2.) The site was soooo dumb. Saving features so people have to come back for them when they are released? How many times did you click on the other features untill you realized they were not active? Where are the screenshots? Game info?
3.) $299
Yes, yes, sounds like a great little piece of hardware. The question is -- will they give away the SDK?
The exorbitant licensing fees for the 'privilege' to help hardware manufacturers to sell their products is the reason I, for one, don't write games for the Gameboy and its ilk. (Which is particularly sad, since I used to program in assembly language on a very similar platform years ago and still have the skills.)
Open the SDK and they will come.
Proud member of the Weirdo-American community.
This thing is actually cheap! How can I say that when a GBA is only $70? Compare it to all the other Palm PDAs with a 320x480 screen. It's the cheapest one with PalmOS5 and ARM based.
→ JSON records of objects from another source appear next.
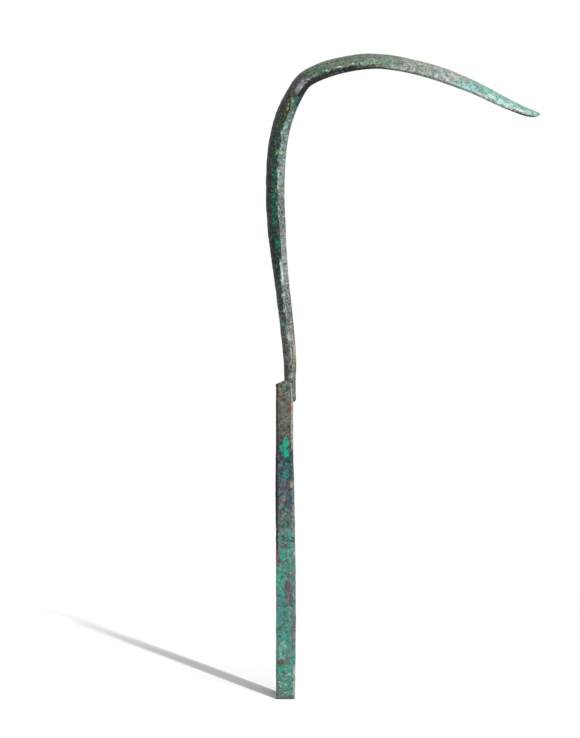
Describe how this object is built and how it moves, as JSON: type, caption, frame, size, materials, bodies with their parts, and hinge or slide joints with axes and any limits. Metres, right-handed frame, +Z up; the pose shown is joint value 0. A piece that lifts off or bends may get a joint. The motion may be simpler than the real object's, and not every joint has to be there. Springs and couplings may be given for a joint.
{
  "type": "strigil",
  "caption": "Hooked, gutter-shaped scraper blade on a long hollow box handle with a strap slot, in patinated bronze sheet.",
  "frame": {"origin": "middle of the handle's end face, on which the object stands upright", "axes": "+Z up the handle towards the blade, +X the way the hook reaches, +Y across the blade's width"},
  "size_m": [0.0981, 0.0226, 0.2303],
  "materials": {
    "blade_bronze": "hammered bronze sheet with a mottled green, olive and slate patina",
    "handle_bronze": "bronze sheet with emerald, slate and brick-red corrosion",
    "wall_bronze": "bronze strip with emerald, slate and brick-red corrosion",
    "solder": "dull grey lead-tin solder",
    "lead": "dull grey cast lead"
  },
  "bodies": {
    "root": {"blade": "blade_bronze", "front_plate": "handle_bronze", "back_plate": "handle_bronze", "side_wall_left": "wall_bronze", "side_wall_right": "wall_bronze", "end_cap": "handle_bronze", "shoulder_cap": "handle_bronze", "stem_solder": "solder", "tang_bedding": "lead", "cap_solder": "solder", "seam_solder": "solder"}
  },
  "joints": []
}
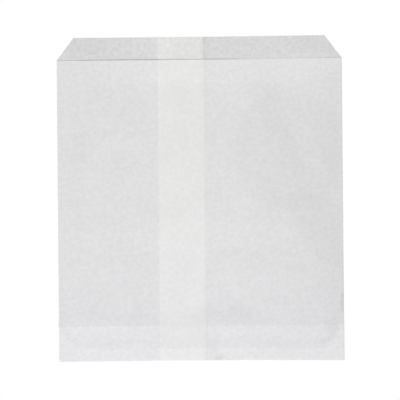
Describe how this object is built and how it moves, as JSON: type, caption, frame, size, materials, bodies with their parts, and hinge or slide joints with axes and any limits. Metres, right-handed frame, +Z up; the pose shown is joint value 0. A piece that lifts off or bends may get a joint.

Since this can also be used for everything else a Palm is used for, I've heard many people say that they'd get it for PIM/productivity stuff, and screw the games.
Ooh, and one which has all the destructive qualities of microwave technology, but this time, in the hands of children with still developing brains.
Oh, come now. Bluetooth is not powerful enough to have any detrimntal affects on the children. Look at meee, my Plam and cellfoan have Blootueth, and there'sss nottthiiingg wrng wittth miiy brane yeeet....
Hey kids, there's only 5 days left 'til Yak Shaving Day!
I just traded in my $300 m515 Palm for a $200 PocketPC (Toshiba 740) because it offered 320x240 (vs 160x160), wifi, more memory, dual expansion slots (SD & CF) and a real 3D graphics chip along with the availability of impressive games like Age of Empires while my Palm barely played a Civilization clone called Kindgoms.
Maybe it's just me, but wouldn't the PPC make a better choice for a gaming system platform? X-Box seems to be doing pretty well with it's Microsoft roots, so I'd think a portable X-Box would fair well in the market.
my karma will be here long after I'm gone
My God that Borah shit is hilarious. Thank you for brightening my morning.